Alhamdulillah saya selalu berhasil mendapatkan barang dengan harga yang jauh lebih ‘miring’ dari harga yang didapat oleh teman-teman anggota TPOH yang lain. Maka sejak mereka tahu saya ahli menawar, teman-teman lalu sepakat menjuluki saya dengan sebutan “Boss Shopping”

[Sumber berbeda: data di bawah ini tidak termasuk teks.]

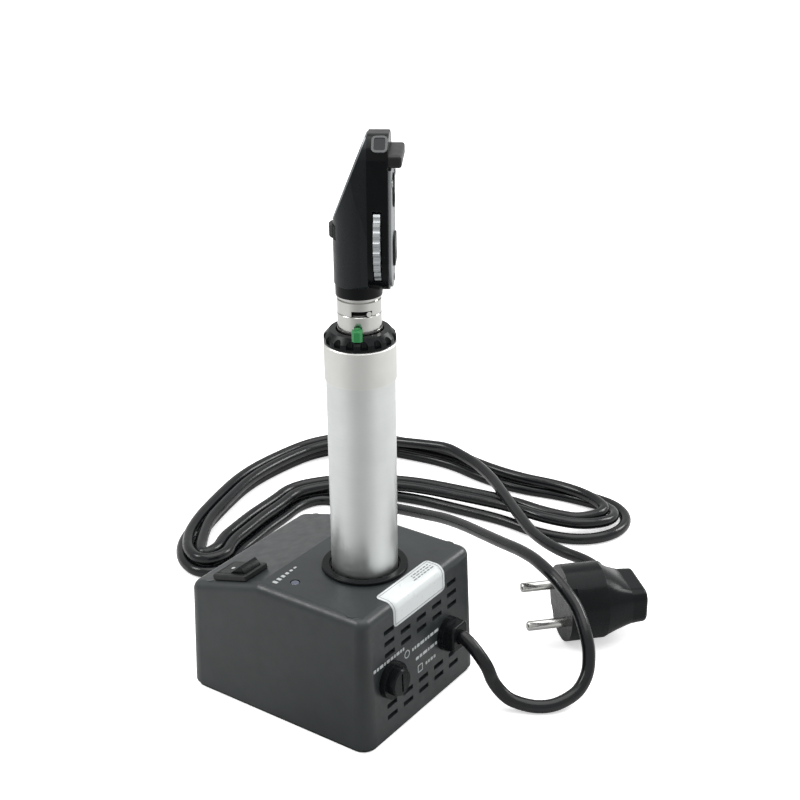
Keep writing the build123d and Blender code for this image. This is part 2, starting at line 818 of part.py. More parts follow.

Kalau mau belanja di Pasar Seng ataupun di tempat lain, mereka dengan rela akan menempatkan saya di garis depan untuk berperang, eh maksud saya untuk ‘perang mulut’ dengan para pedagang agar dapat harga miring. Pernah pada suatu hari saya berhasil membeli kamera foto asli ‘made in Japan’ (tahun 1992 belum ada kamera digital) di sebuah toko di Pasar Seng dengan harga yang sangat miring (jika dibandingkan dengan harga di Glodok Jakarta sekalipun). Kontan teman-teman se Kloter langsung minta kepada saya untuk mengantar mereka membeli barang serupa ditoko yang sama untuk mendapat harga yang sama murahnya. Alhasil, keesokan harinya kita semua nampang dengan kamera baru yang seragam! Ini lalu jadi kebiasaan. Kalau sang ‘Bos’ beli koper, semua ikut beli koper, sampai ke merek harus sama. 
Teman-teman sempat saya goda, pulang ke Indonesia nanti kita bisa dikira dari Panti Asuhan, karena barang yang dibawa mereknya semua sama! Hehehe.. mereka cuma ‘cengengesan’ saja.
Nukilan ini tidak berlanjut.